- Apr 23, 2018
Well I think there are two sides to the whole free will equation. On the one hand, we certainly have some power (over ourselves, not the weather etc), on the other we are kind of conditioned biological robots responding to things in accordance with our conditioning.Haich once explained it here:
“My heart is at ease knowing that what was meant for me will never miss me, and that what misses me was never meant for me.” – Imam Shafi’i
A case I would suggest to be illuminating would be somebody who is subject to some very heavy conditioning, say they are brought up in a Christian household, go to a Christian school, whatever, to the point where they have a strong visceral and emotional reaction to any other religion, including (and probably particularly Islam). How can you say that this person has a genuine choice whether or not to practice Islam? They cannot break free from such heavy conditioning, it's so deep in them that they have no other possibility of reaction.
Then another case, someone who raised in Islam. For them it is very easy to believe, very easy to practice, they will feel comfortable in the practise, it will seem normal to them.
Now the question you need to answer is why is one person born in a circumstance where they have no real possibility of "believing" and another in one where it is easy to believe? So perhaps you answer "oh it is God's will, God can choose whoever he wants, do whatever he wants etc". In doing so you are creating this anthropomorphic deity who likes some people, dislikes others. To me this is what you would call "shirk".

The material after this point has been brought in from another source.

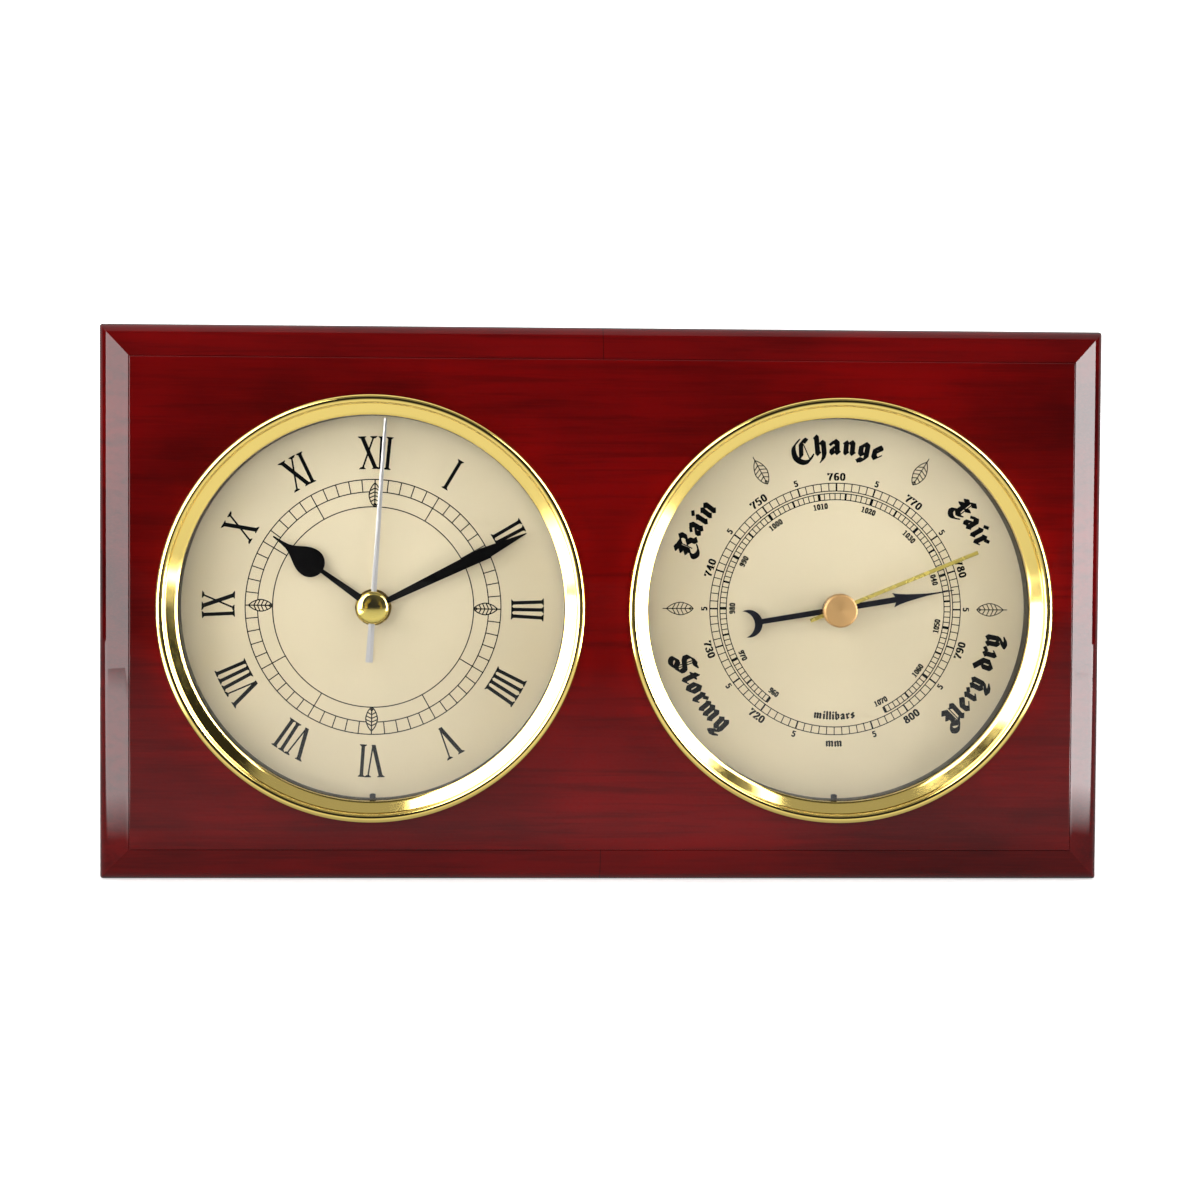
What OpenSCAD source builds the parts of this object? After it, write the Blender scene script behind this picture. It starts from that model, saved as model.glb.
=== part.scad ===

In order for any Divinity to be genuinely Just, He would have to account for the inequality of the circumstances into which people are born. If you really think it through, the only way this could happen is through the process of reincarnation, karma. Cause and effect, action reaction, "reap what you sow".
Actually I would go further and say that it would be necessary that belief not be the criteria for salvation. Belief may be helpful in making people believe in ethical ways and not fall into complete debauchery, however it isn't something that takes effort (except the occasional anti-effort of trying to ignore logic), it isn't the same thing as leading an ethical life. And surely living a good is really the only objective and Just criteria of judgement?
I'm all for prayer, I'm favourable to most manifestations of religion, even the Abrahamic ones to an extent. Prayer helps us to be decent people, opens us up to light, harmony, wisdom. Unfortunately the dogmatic beliefs of the exoteric religions do the exact opposite, they are limiting rather than liberating.